What actually is a MVP
MVP isn't a prototype. It's not half-baked. It's the earliest version of your product that is actually ready for prime time—with just enough functionality to solve a core problem for early adopters, and nothing else.
Ready for
prime time.
In the software world, "MVP" gets thrown around a lot, but people often get the definition wrong. An MVP isn't a prototype, and it definitely isn't a half-baked demo that crashes every five minutes.
Think of an MVP as the earliest version of your product that is actually ready for prime time. It has just enough functionality to solve a core problem for early adopters, but nothing else. The goal isn't to be perfect; the goal is to start a conversation with your users so you can learn what they actually want, rather than guessing.

The Logic: Why build this way?
The old-school way of building software (often called Waterfall) was a huge gamble. You'd write a massive list of requirements, lock your developers in a room for 18 months, and burn through your budget building the "perfect" system.
The problem? You might launch that perfect system only to realize nobody wants it. That is a nightmare scenario where you've wasted time and money.
The MVP flips the script. Instead of assuming you know what users want, you build the smallest thing possible to test your theory. This approach is heavily tied to the concept of how to make software development cheaper, because you aren't paying for features that users might eventually ignore.

Breaking down
the acronym
To really get it, you have to look at the three words individually:
Minimum
This is about ruthlessly cutting the fluff. If a feature is "nice to have" but not essential for solving the main problem, it goes in the trash (for now).
Viable
This is where people trip up. It still has to work. A drawing on a napkin isn't viable. If the software is so buggy that it frustrates the user, it's a failure. It needs to be stable enough to provide real value.
Product
It's something you can ship, sell, or sign up for. It provides immediate utility.
The classic analogy: Skateboard vs. Car
There is a famous metaphor in product development that explains this perfectly. Let's say your goal is to help people get from Point A to Point B faster.
The Wrong Way: You spend years building a car. First, you build a wheel. Then an axle. Then a chassis. For 90% of the project, the user can't do anything. They just have a pile of parts.
The MVP Way: You start by building a skateboard. It's not a car, it doesn't have an engine—but it gets the user to Point B faster than walking. You launch it.
Maybe the user says, "This is great, but I keep falling off." So, you evolve it into a scooter with a handle. Then you turn it into a bicycle. Eventually, based on feedback, you build the car.
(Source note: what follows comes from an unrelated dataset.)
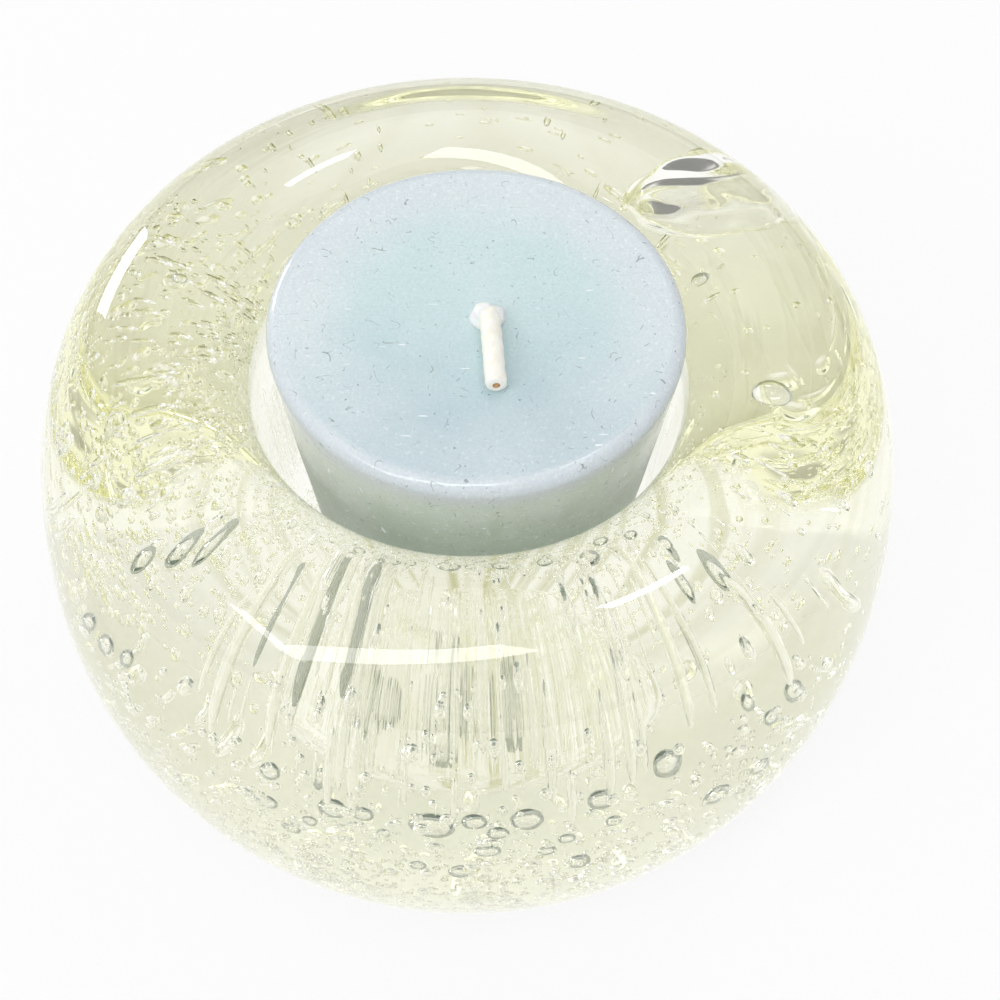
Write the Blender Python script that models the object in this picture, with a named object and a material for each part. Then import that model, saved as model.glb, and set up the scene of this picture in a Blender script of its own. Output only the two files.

At every single stage, the user got value. That is the essence of the MVP.
Wait, isn't that just a Proof of Concept?
It's easy to confuse the two, but there is a distinct difference between MVP and POC.
A Proof of Concept (POC) is usually an internal project just to see if the technology is technically possible (e.g., "Can we actually use AI to recognize these images?"). An MVP, on the other hand, is market-facing. It assumes the tech works; now you are testing if the business model works.
Why companies stick to this method
At the end of the day, it comes down to risk management. The MVP acts like a safety net. It allows a startup or enterprise to test a hypothesis with real-world data rather than boardroom assumptions.
If you launch your MVP and users hate it, you haven't lost everything. You still have the budget left to "pivot" (change direction) and try a different angle.